Kentucky State University provided scholarships valued at $20,000 over a four-year period to each of the primary winners.
Teams from Ashland Elementary and Deep Springs Elementary took second and third place, respectively.
A team of four fourth- and fifth-graders from Rosa Parks Elementary got all 18 questions correct to win first place in the intermediate finals.
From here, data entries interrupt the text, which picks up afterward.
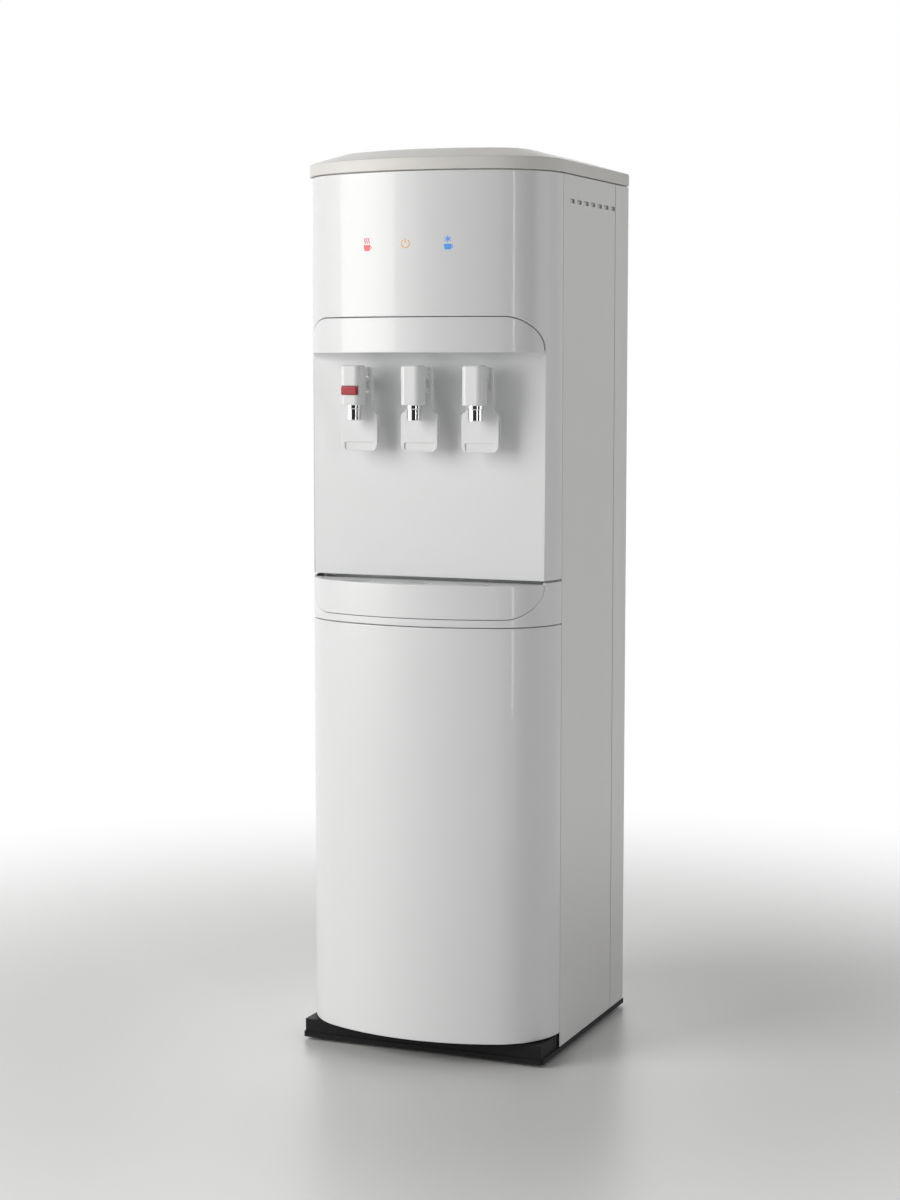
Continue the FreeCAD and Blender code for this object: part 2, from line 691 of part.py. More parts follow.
def shelf(label, height, front, back_to, holes):
    """A folded sheet shelf whose side flanges stand against the side panels."""
    plate = new_body(label)
    add(plate, "XY", height, height + deck.gauge,
        rectangle(-frame_half, front, frame_half, back_to))
    for side in (-1, 1):
        add(plate, "XY", height - deck.flange, height + 0.5,
            rectangle(frame_half * side, front, (frame_half - deck.gauge) * side, seam_y - 1))
    add(plate, "XZ", back_to - deck.gauge, back_to,
        rectangle(-frame_half + 4, height - deck.flange, frame_half - 4, height + 0.5))
    cut(plate, "XZ", back_to - 3, back_to + 1,
        *[circle(across, height - deck.flange / 2, back.screw + back.screw_fit)
          for across in (-back.screw_across, back.screw_across)])
    cut(plate, "XY", height - 1, height + deck.gauge + 1, *holes)
    cut(plate, "XY", height - 1, height + deck.gauge + 1,
        *[rectangle((frame_half - 3) * side, seam_y - 1, (frame_half + 1) * side, back_to + 1)
          for side in (-1, 1)])
    return plate


# ---------------------------------------------------------------- cooling and heating works

press = sizes("press", across=16, depth=246, radius=56, low=574, tall=150, dome=26,
              foot_half=84, foot_wide=40, foot_gauge=2.5, grommet=9, bolt=3, stub=4)
pump = sizes("pump", across=-88, depth=150, radius=25, tall=58, port=4, head=16)
cold = sizes("cold", across=76, depth=196, radius=57, low=838, tall=150, dome=14, wall=1.2,
             tube=3, turn_gap=0.5, pitch=14, rise=112, jacket=74, jacket_wall=9, outlet=5)
hot = sizes("hot", across=-76, depth=188, radius=46, low=834, tall=132, dome=12, wall=1.2,
            outlet=5, band=3, band_low=42, band_tall=40)
probe = sizes("probe", across=116, depth=298, cap=31, cap_low=470, cap_tall=34, neck=20, tube=7,
              tube_low=60, tube_bore=4, hose=5, gland=12, clip_height=300, clip_tall=16)

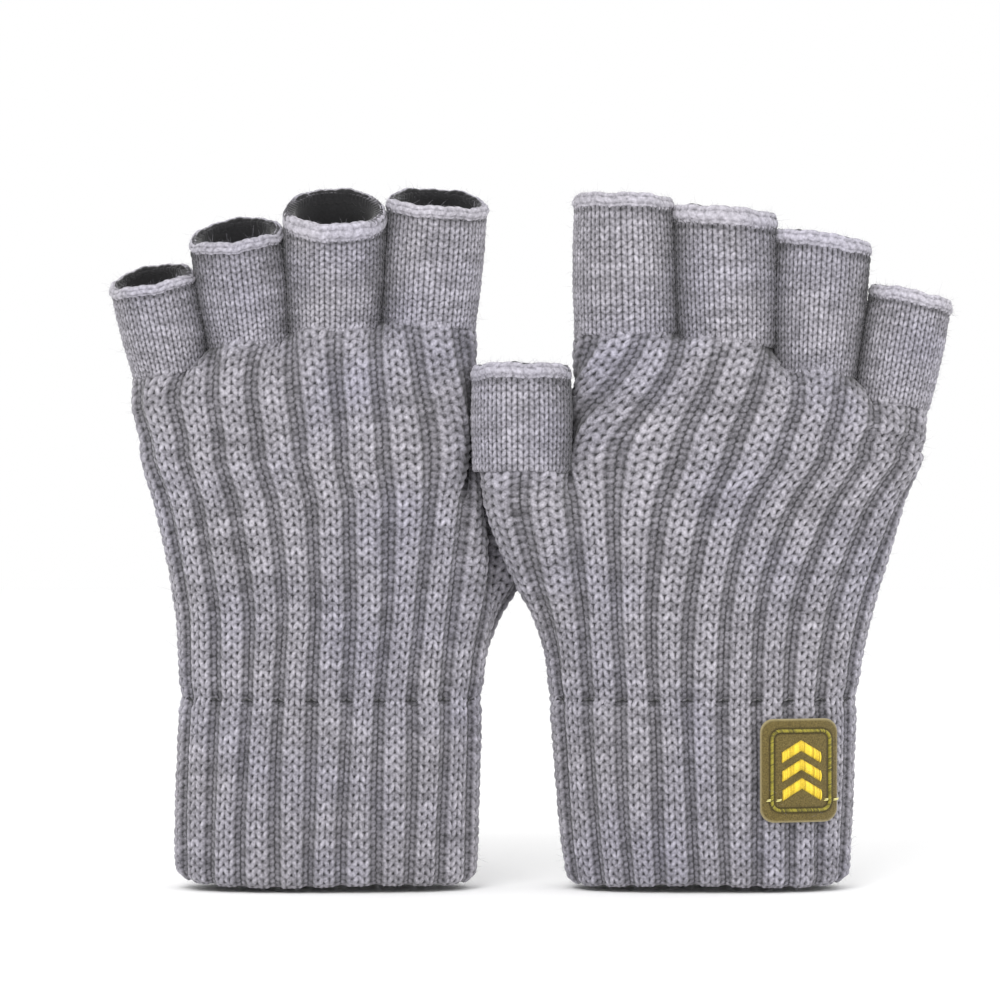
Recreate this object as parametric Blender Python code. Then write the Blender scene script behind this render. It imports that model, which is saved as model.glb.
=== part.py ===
"""A pair of knitted fingerless gloves, filled out and standing on their cuffs.

Metres, +Z up. Each glove is described in its own frame: "across" runs from the thumb side to the
little finger side, "depth" runs from the back of the hand (negative) to the palm (positive), and
"height" runs up from the hem. The left glove is the mirror of the right one, with its own pose.
"""

import math

import bpy
from mathutils import Matrix, Vector

MM = 0.001
GAP = 0.35 * MM                  # clearance kept between two pieces that touch in the real glove
WALL = 2.3 * MM                  # one layer of the knit
PAIR_DEPTH_SHIFT = -3.2 * MM     # centres the pair's box on the origin
PAIR_SIDE_SHIFT = 0.0 * MM

HAND_POINTS = 36                 # points round a cuff or a palm
TUBE_POINTS = 20                 # points round a finger tube
CUFF_ROUNDNESS = 2.5             # superellipse exponents of the sections
TUBE_ROUNDNESS = 2.15

HEM_LIP = 4.6 * MM               # how far the folded hem reaches inwards
HEM_FOLD = 2.6 * MM              # how high the fold is
LINING_TOP = 49.4 * MM
LINING_WALL = 1.8 * MM
ELASTIC_RADIUS = 0.7 * MM
RIM_HEIGHT = 3.0 * MM            # the cast-off edge at each opening
SPREAD_START = 110.0             # the height, in millimetres, where the palm's top begins to slope
TOP_ROUNDNESS = 3.2
LID = 8.0 * MM                   # the closed top of the palm, between the fingers
COLLAR_ROOT = 5.0 * MM           # how deep a collar is rooted in the lid
BORE_DEPTH = 22.0 * MM           # how deep the finger holes reach into the hollow of the hand

KNIT_GREY = (0.30, 0.295, 0.32)
RIM_GREY = (0.38, 0.375, 0.40)
LINING_GREY = (0.22, 0.217, 0.235)
ELASTIC_GREY = (0.12, 0.12, 0.13)
FELT_OLIVE = (0.19, 0.15, 0.06)
BORDER_OLIVE = (0.33, 0.30, 0.02)
MOTIF_YELLOW = (0.86, 0.68, 0.03)
TACK_YELLOW = (0.80, 0.74, 0.32)

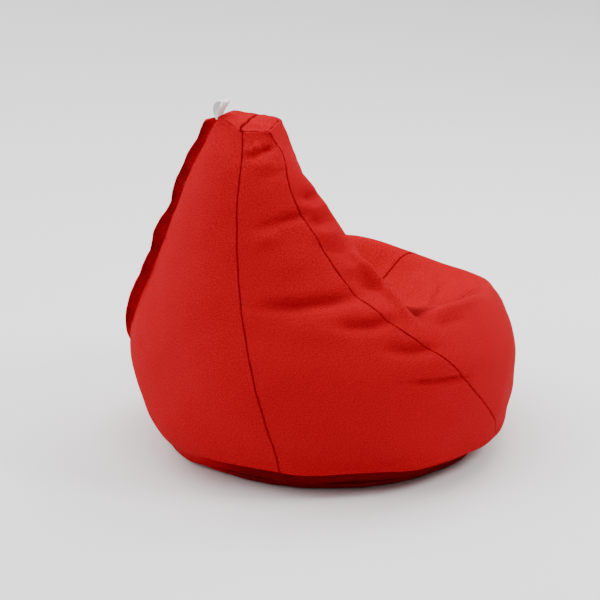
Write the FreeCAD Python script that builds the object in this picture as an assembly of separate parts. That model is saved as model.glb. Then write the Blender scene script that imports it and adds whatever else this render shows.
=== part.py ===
import FreeCAD, Part
import math
import os

from FreeCAD import Vector

# Pear-shaped bean bag chair, in millimetres.
# +Z is up, the sitter faces -Y, the sitter's right is -X.
# The origin is the middle of the flat underside, on the floor.

# ---- overall sizes ----
hip_radius = 450.0        # widest ring of the bag
bag_height = 785.0        # floor to the top of the cap
hip_height = 210.0        # height of the widest ring
seat_rim_height = 350.0   # rim of the seat at its front corners
seat_front_dip = 60.0     # the rim is this much lower at the middle of the front
seat_floor_height = 237.0 # deepest point of the seat hollow
cap_radius = 77.0         # centre to corner of the six-sided cap
cap_set_back = 205.0      # cap centre behind the hip centre

# ---- underside ----
hem_radius = hip_radius - 88.0   # seam ring between the side panels and the base
foot_radius = hem_radius - 47.0  # flat part that lies on the floor
hem_height = 20.0

# ---- cloth ----
cover_thickness = 1.5
liner_thickness = 1.0
layer_gap = 0.7           # between cover, liner and filling
seam_gap = 0.4            # each panel stops this far short of its seam line

# ---- zip fastener ----
slot_half = 8.4           # half the width of the slot between the two panels
tape_thickness = 0.6
coil_width = 1.4
coil_height = 1.6
coil_apart = 1.2          # between the two rows of teeth
tape_width = slot_half - coil_apart / 2 - 0.6
slider_length = 12.0
slider_clear = 0.35
slider_wall = 1.2
stop_length = 3.0

# ---- flap over the zip ----
flap_root = slot_half + 3.6      # sewn edge, this far from the seam line
flap_reach = slot_half + 13.6    # free edge, this far past the seam line
slider_top = tape_thickness + 0.15 + coil_height + slider_clear + slider_wall
flap_lift = slider_top + 2.1     # height of the inside of the flap over the zip
flap_low = 1.0            # height of the inside of the flap at its two edges
flap_open = 60.0          # degrees; the flap stands this far up from the zip

# ---- loop label ----
label_width = 28.0
label_height = 36.0
label_thickness = 0.5
label_fold = 4.0          # depth of the loop
label_from_corner = 10.0  # along the cap's edge

# ---- panels ----
# Seam lines run through ten levels, from the hem (0) to the cap (9).
TOP = 9
ZIP_LOW = 4.35            # the zip runs between these levels, where the seam is straight
ZIP_HIGH = 6.9
FLAP_LOW = 4.32           # the loose length of the flap runs between these levels
FLAP_HIGH = 7.1
rear_seam = [39, 38, 35, 31, 30, 30, 30, 30, 30, 30]
side_seam = [127, 116, 102, 91, 82, 75, 67, 66, 78, 90]
front_seam = [163, 162, 162, 161, 160, 158, 154, 151, 150, 150]

# Seams in order round the bag, as (seam angles, side), starting left of the back.
SEAMS = [
    (rear_seam, -1),
    (rear_seam, 1),
    (side_seam, 1),
    (front_seam, 1),
    (front_seam, -1),
    (side_seam, -1),
]
PANELS = ["back", "side_right", "front_right", "front_centre", "front_left", "side_left"]


def along(a, b, t):
    return a + (b - a) * t


def curve(values, t):
    """Smooth curve through evenly spaced values, at place t."""
    last = len(values) - 1
    i = min(max(int(math.floor(t)), 0), last - 1)
    f = t - i
    p1 = values[i]
    p2 = values[i + 1]
    p0 = values[i - 1] if i > 0 else 2 * p1 - p2
    p3 = values[i + 2] if i + 2 <= last else 2 * p2 - p1
    m1 = (p2 - p0) / 2
    m2 = (p3 - p1) / 2
    return (
        (2 * f**3 - 3 * f**2 + 1) * p1
        + (f**3 - 2 * f**2 + f) * m1
        + (3 * f**2 - 2 * f**3) * p2
        + (f**3 - f**2) * m2
    )


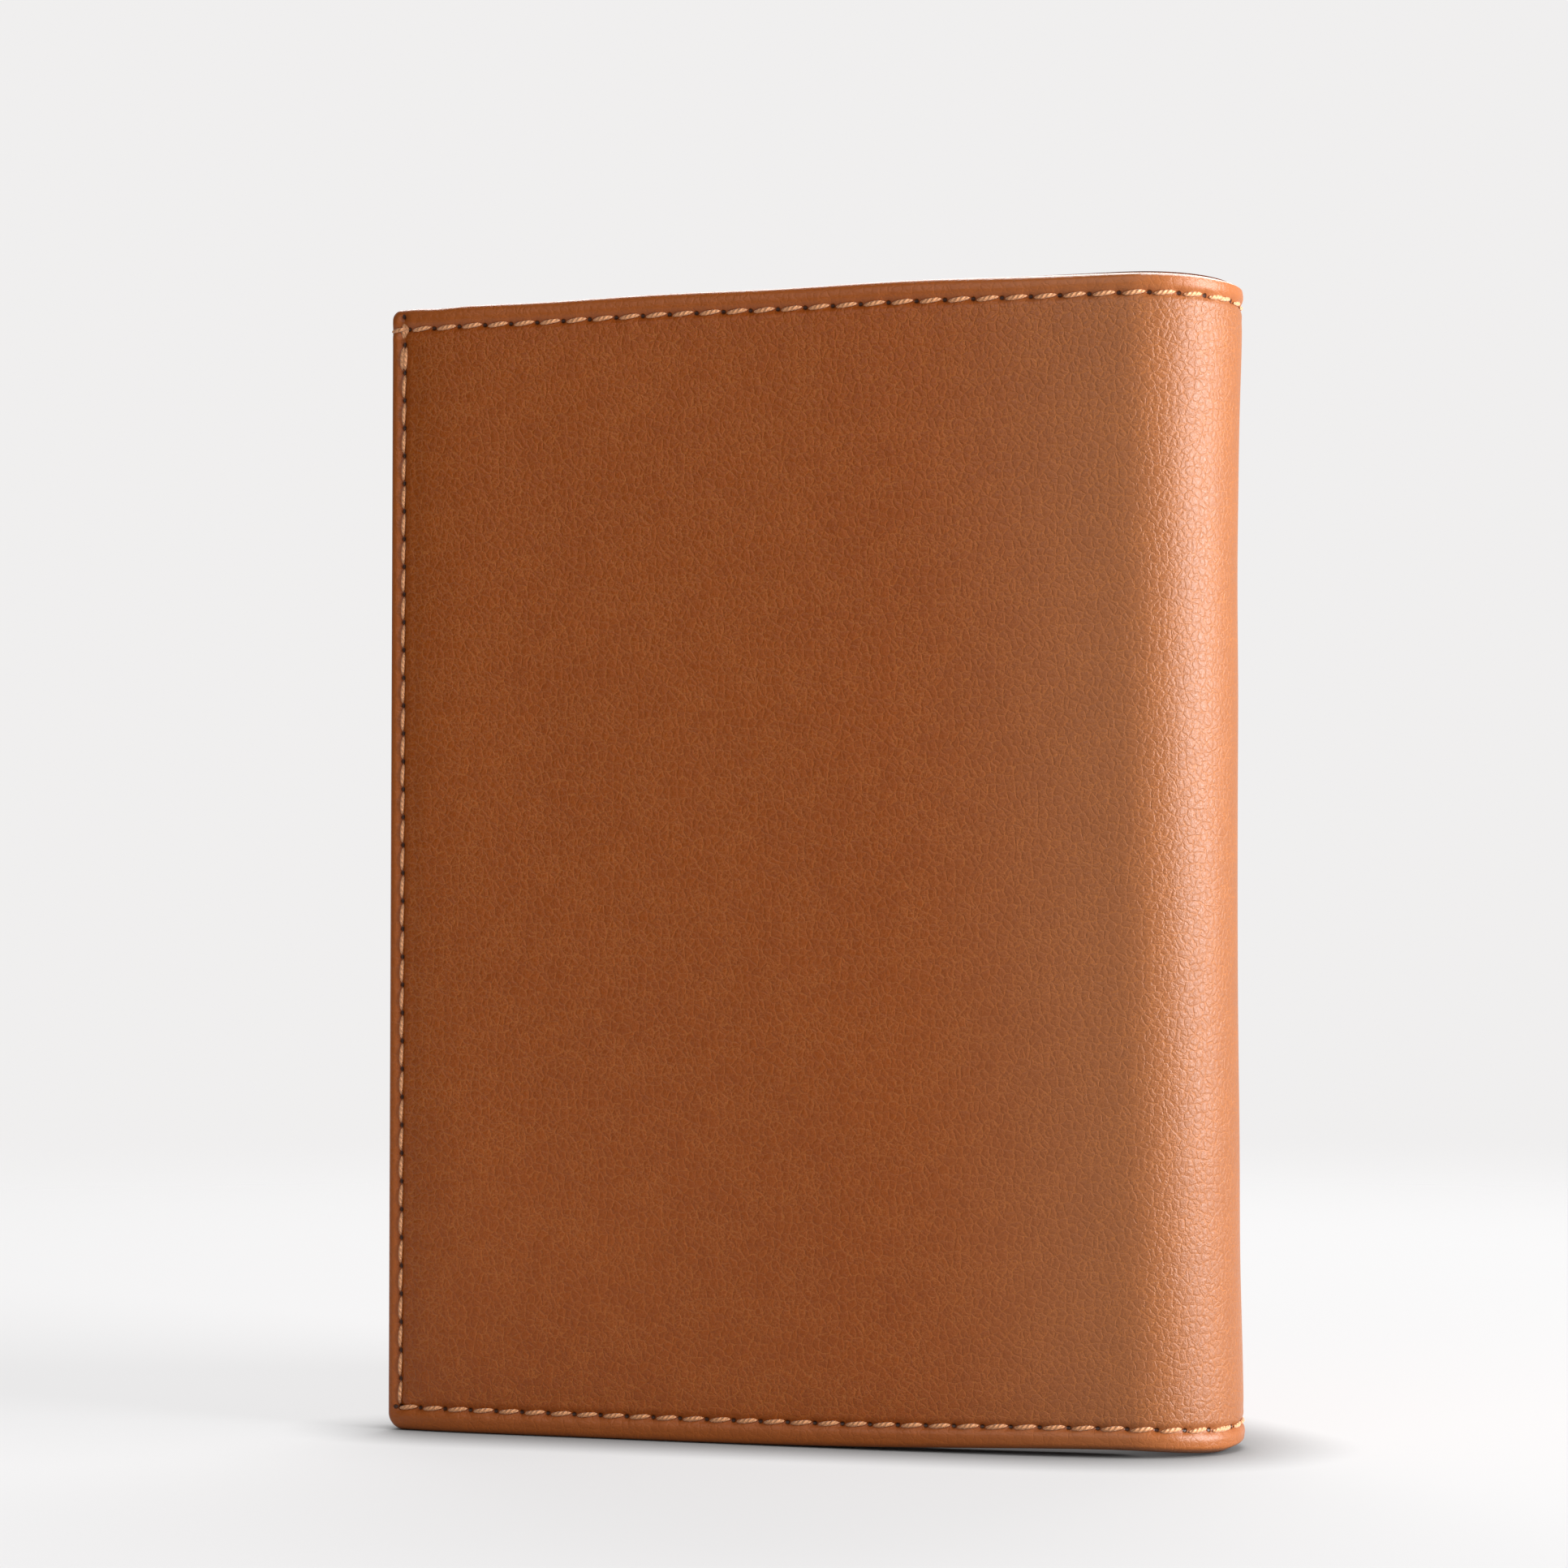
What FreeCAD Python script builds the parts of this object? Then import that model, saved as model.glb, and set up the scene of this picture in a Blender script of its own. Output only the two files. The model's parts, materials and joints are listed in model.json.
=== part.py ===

The team consisted of Ava Chen, Jason Wang, Anish Agarwal and Emma Falliyi.
"I'm so happy," said Jason Wang, a fifth-grader who said he wants to be a professional golfer when he grows up. "It's my first scholarship."
He and the rest of his team received scholarships valued at $12,000 over four years from Morehead State University.
A team of students from Dixie Elementary took second, and a Cardinal Valley Elementary team took third in the intermediate competition.
The three primary and three intermediate teams had emerged as the top teams at the county's Principal's Cup competition March 9.
In past years, the Academic Challenge competition was held at one site, but because of the program's increasing popularity, this year's preliminary competition was held at three locations.
Teams from all 34 of the city's public elementary schools participated, and many schools fielded more than one team.
Thousands of parents turned out for those events.
P.G. Peeples, president and CEO of the Urban League of Lexington, commented during the awards ceremony that he never thought he'd see such high attendance at a public schools event "that didn't involve bouncing, throwing or kicking a ball."
In addition to the group competition, individual fourth- and fifth-graders also competed in math and science and essay writing. On Tuesday night, those winners were awarded scholarships from the University of Kentucky, Eastern Kentucky University, Georgetown College and Bluegrass Community and Technical College.
Christina Givens said she encouraged her son Jalen Givens to participate in the Academic Challenge "just to broaden his horizons."
Jalen, a fifth-grader at Dixie, also plays baseball, basketball and football.
"We needed something academically to round it all out," Christina Givens said. "He loves it. He's been doing it since second grade."
Ramie Salem, a fifth-grader who is on Jalen's team, said he loves it too.
The students attend weekly practices to prepare.
"It's, like, challenging," he said. "It's not easy like school. They teach you hard stuff."